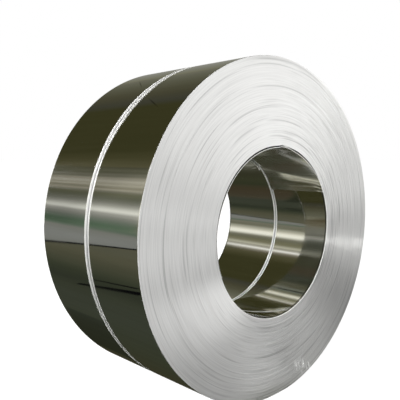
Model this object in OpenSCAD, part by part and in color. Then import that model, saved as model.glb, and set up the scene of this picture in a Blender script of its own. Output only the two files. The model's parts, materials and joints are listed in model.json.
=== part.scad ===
// Two slit coils of aluminium foil strip, wound tight and pushed together on one axis.
// The pair lies on its rolling surface with the axis level, along Y.
// Origin: on the floor, under the middle of the pair. +Z is up, and the front coil faces -Y.

/* [Coils] */
// Diameter over the outermost turn of both coils
outer_d = 1008; // [800:2:1200]
// Diameter of the bore that the strip was wound on
bore_d = 508; // [406:2:610]
// Width of the strip in the front coil
front_width = 219; // [120:1:400]
// Width of the strip in the rear coil
rear_width = 231; // [120:1:400]

/* [Turns on the end faces] */
// Radial depth of one group of turns that slipped sideways together
group_depth = 7; // [5:1:20]
// Furthest that a group of turns sits back from the end face
group_setback = 0.9; // [0.2:0.1:2]
// Break on the sharp edges of the outer and inner turns
edge_break = 1.5; // [0.5:0.5:3]

/* [Meeting edges] */
// Width of the worn edge on the outer turns, beside the joint between the coils
outer_roll_width = 13; // [6:1:24]
// Width of the same worn edge on the inner turns
bore_roll_width = 9; // [4:1:20]
// Drop of the worn edges at the joint
roll_drop = 3; // [1:0.5:6]

/* [Loose inner turns] */
// Thickness of the inner turns that sprang loose
loose_thick = 1.5; // [1:0.1:3]
// Widest gap behind the loose turns
loose_gap = 4; // [2:0.5:8]
// Direction of that widest gap, clockwise from the top as seen from the front
loose_angle = -12; // [-40:1:20]
// Place of the strip's inner end in the front coil, clockwise from the top
front_tail = 60; // [40:1:75]
// Place of the strip's inner end in the rear coil, clockwise from the top
rear_tail = 43; // [30:1:70]

/* [Hidden] */
$fn = 180;
outer_r = outer_d / 2;
bore_r = bore_d / 2;
pair_width = front_width + rear_width;
group_count = floor((outer_r - bore_r - 2 * roll_drop - 2) / group_depth);
group_start = (outer_r + bore_r - group_count * group_depth) / 2;
golden_turn = 137.5;
roll_steps = 6;
tail_sweep = 70;

// Setback of one group of turns. Every third group lies flush with the end face.
function setback(i) = i % 3 == 0 ? 0 : group_setback * (0.55 + 0.45 * sin(i * golden_turn));

// Points [radius, height] across an end face at height 0, from the bore outwards.
// side is 1 for a face that looks up and -1 for a face that looks down.
function face_points(side) = [
    for (i = [0:group_count - 1])
        for (edge = [0, 1])
            [group_start + (i + edge) * group_depth, -side * setback(i)]
];

// Points along a worn edge, as [distance below the surface, distance from the joint].
// It leaves the surface smoothly and rounds over steeply at the joint.
function roll_points(width) = [
    for (k = [0:roll_steps])
        let (turn = 90 * k / roll_steps)
            [roll_drop * pow(1 - cos(turn), 1.5), width * (1 - sin(turn))]
];

function reversed(points) = [for (i = [len(points) - 1:-1:0]) points[i]];

// Half section of one coil. The free end is at height 0 and the joint is at height width.
function coil_section(width) = concat(
    [[bore_r, edge_break], [bore_r + edge_break, 0]],
    face_points(-1),
    [[outer_r - edge_break, 0], [outer_r, edge_break]],
    [for (p = roll_points(outer_roll_width)) [outer_r - p[0], width - p[1]]],
    reversed([for (p = face_points(1)) [p[0], p[1] + width]]),
    reversed([for (p = roll_points(bore_roll_width)) [bore_r + p[0], width - p[1]]])
);

// Gap behind the loose inner turns, and the step that their end leaves in the bore.
module loose_gap_outline(tail) {
    turn_r = bore_r + loose_thick;
    reach = 2 * turn_r;
    difference() {
        rotate(-loose_angle)
            translate([0, loose_gap])
                circle(r = turn_r);
        difference() {
            circle(r = turn_r);
            polygon([
                [0, 0],
                reach * [sin(tail), cos(tail)],
                reach * [sin(tail + tail_sweep), cos(tail + tail_sweep)]
            ]);
        }
    }
}

// One coil about the Z axis, with its free end at height 0.
module coil(width, tail) {
    difference() {
        rotate_extrude()
            polygon(coil_section(width));
        translate([0, 0, -1])
            linear_extrude(width + 2)
                loose_gap_outline(tail);
    }
}

// Seen along the axis from the front, the coil's top stays up and its right stays right.
module front_coil() {
    color("gainsboro")
        translate([0, -pair_width / 2, outer_r])
            rotate([90, 0, 0])
                mirror([0, 0, 1])
                    coil(front_width, front_tail);
}

module rear_coil() {
    color("silver")
        translate([0, pair_width / 2, outer_r])
            rotate([90, 0, 0])
                coil(rear_width, rear_tail);
}

front_coil();
rear_coil();
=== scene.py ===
"""Two slit coils of aluminium foil strip, side by side on one axis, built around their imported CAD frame."""
import json
import math
import random

import bpy
from mathutils import Matrix, Vector

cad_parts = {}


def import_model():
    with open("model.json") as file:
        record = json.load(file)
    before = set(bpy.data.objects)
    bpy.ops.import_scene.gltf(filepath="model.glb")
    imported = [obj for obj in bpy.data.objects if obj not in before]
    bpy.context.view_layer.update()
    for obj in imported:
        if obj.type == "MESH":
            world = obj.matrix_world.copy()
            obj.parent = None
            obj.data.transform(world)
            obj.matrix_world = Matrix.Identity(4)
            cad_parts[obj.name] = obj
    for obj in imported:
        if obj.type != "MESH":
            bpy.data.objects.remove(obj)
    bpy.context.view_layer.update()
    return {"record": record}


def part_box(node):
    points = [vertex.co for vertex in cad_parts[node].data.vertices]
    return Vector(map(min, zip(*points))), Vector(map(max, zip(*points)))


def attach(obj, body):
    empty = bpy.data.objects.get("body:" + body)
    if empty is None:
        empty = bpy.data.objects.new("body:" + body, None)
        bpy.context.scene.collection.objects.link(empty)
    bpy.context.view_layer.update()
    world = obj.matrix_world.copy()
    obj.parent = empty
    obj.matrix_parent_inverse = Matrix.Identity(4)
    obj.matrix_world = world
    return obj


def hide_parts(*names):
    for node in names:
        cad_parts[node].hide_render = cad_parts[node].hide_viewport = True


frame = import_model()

FRONT_LOW, FRONT_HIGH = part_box("front_coil")
REAR_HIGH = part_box("rear_coil")[1]
MOUNTS = {m["name"]: m for m in frame["record"]["mounts"]}

MM = 0.001
OUTER_R = (FRONT_HIGH.x - FRONT_LOW.x) / 2
BORE_R = MOUNTS["mandrel_bore"]["dims"]["r_mm"] * MM
AXIS_Z = (FRONT_HIGH.z + FRONT_LOW.z) / 2
JOINT_Y = FRONT_HIGH.y

# Steps round a coil.
AROUND = 256

# The turns on an end face lie between these circles. Beyond them are the rims of the bore and of the outside.
FACE_INNER_R = BORE_R + 2.4 * MM
FACE_OUTER_R = OUTER_R - 1.4 * MM

# Worn edges at the joint: how wide they roll over, and how much of that is rubbed white.
OUTER_ROLL = 13 * MM
BORE_ROLL = 9 * MM
ROLL_DROP = 3 * MM
OUTER_RUB = 9 * MM
BORE_RUB = 7.5 * MM

# Order of the finishes on a coil.
FOIL, SLIT, WORN, GAP = range(4)

# The room that the metal mirrors, in metres. Behind FRONT_Y is the hall, and before it is the front light.
FRONT_Y = -0.26
WALL_X = 12.0
WALL_START = 0.4
ROOF_Z = 12.0
HALL_END = 75.0
MAT_END = 2.87
DOME_R = 17.0

# Heights of the cards that lie on the floor: each higher one hides what is under it.
FLOOR_CARD_Z = 0.003
WORN_CARD_Z = 0.005
MARK_CARD_Z = 0.006


def linear(hex_colour):
    """An sRGB hex colour as linear red, green, blue and alpha."""
    channels = [int(hex_colour[i:i + 2], 16) / 255 for i in (1, 3, 5)]
    return [c / 12.92 if c <= 0.04045 else ((c + 0.055) / 1.055) ** 2.4 for c in channels] + [1.0]


def add_node(tree, kind, settings=None, links=None):
    """Adds a node, sets its properties or input sockets, and links its inputs."""
    node = tree.nodes.new(kind)
    for name, value in (settings or {}).items():
        if isinstance(name, int) or name in node.inputs:
            node.inputs[name].default_value = value
        elif name == "stops":
            set_stops(node, value)
        else:
            setattr(node, name, value)
    for name, source in (links or {}).items():
        tree.links.new(source, node.inputs[name])
    return node


def set_stops(ramp, stops):
    """Gives a colour ramp its stops, as pairs of place and hex colour or grey level."""
    elements = ramp.color_ramp.elements
    while len(elements) > 1:
        elements.remove(elements[-1])
    for i, (place, colour) in enumerate(stops):
        element = elements[0] if i == 0 else elements.new(place)
        element.position = place
        element.color = linear(colour) if isinstance(colour, str) else (colour, colour, colour, 1.0)


def new_material(name):
    """An empty material with nodes, and its node tree."""
    material = bpy.data.materials.new(name)
    material.use_nodes = True
    material.node_tree.nodes.clear()
    return material, material.node_tree


# ---------------------------------------------------------------- modelling

def select_only(piece):
    """Selects one piece and makes it active."""
    bpy.ops.object.select_all(action="DESELECT")
    piece.select_set(True)
    bpy.context.view_layer.objects.active = piece


def start_from_point(name, place):
    """Starts a piece, in edit mode, from a small plane merged to one point at a place."""
    bpy.ops.object.select_all(action="DESELECT")
    bpy.ops.mesh.primitive_plane_add(size=0.01)
    piece = bpy.context.object
    piece.name = piece.data.name = name
    bpy.ops.object.mode_set(mode="EDIT")
    bpy.ops.mesh.select_all(action="SELECT")
    bpy.ops.mesh.merge(type="CENTER")
    bpy.ops.transform.translate(value=place)
    return piece


def extrude_along(places):
    """Draws the line on from the selected point, through each place in turn."""
    for here, there in zip(places, places[1:]):
        bpy.ops.mesh.extrude_vertices_move(TRANSFORM_OT_translate={"value": there - here})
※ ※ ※
• _WHAT THIS TASK INVOLVES_: Go through the material above and output exactly the lines from the one containing "right stays right." through the one containing "imported = [obj".

• _ANSWER_:
// Seen along the axis from the front, the coil's top stays up and its right stays right.
module front_coil() {
    color("gainsboro")
        translate([0, -pair_width / 2, outer_r])
            rotate([90, 0, 0])
                mirror([0, 0, 1])
                    coil(front_width, front_tail);
}

module rear_coil() {
    color("silver")
        translate([0, pair_width / 2, outer_r])
            rotate([90, 0, 0])
                coil(rear_width, rear_tail);
}

front_coil();
rear_coil();
=== scene.py ===
"""Two slit coils of aluminium foil strip, side by side on one axis, built around their imported CAD frame."""
import json
import math
import random

import bpy
from mathutils import Matrix, Vector

cad_parts = {}


def import_model():
    with open("model.json") as file:
        record = json.load(file)
    before = set(bpy.data.objects)
    bpy.ops.import_scene.gltf(filepath="model.glb")
    imported = [obj for obj in bpy.data.objects if obj not in before]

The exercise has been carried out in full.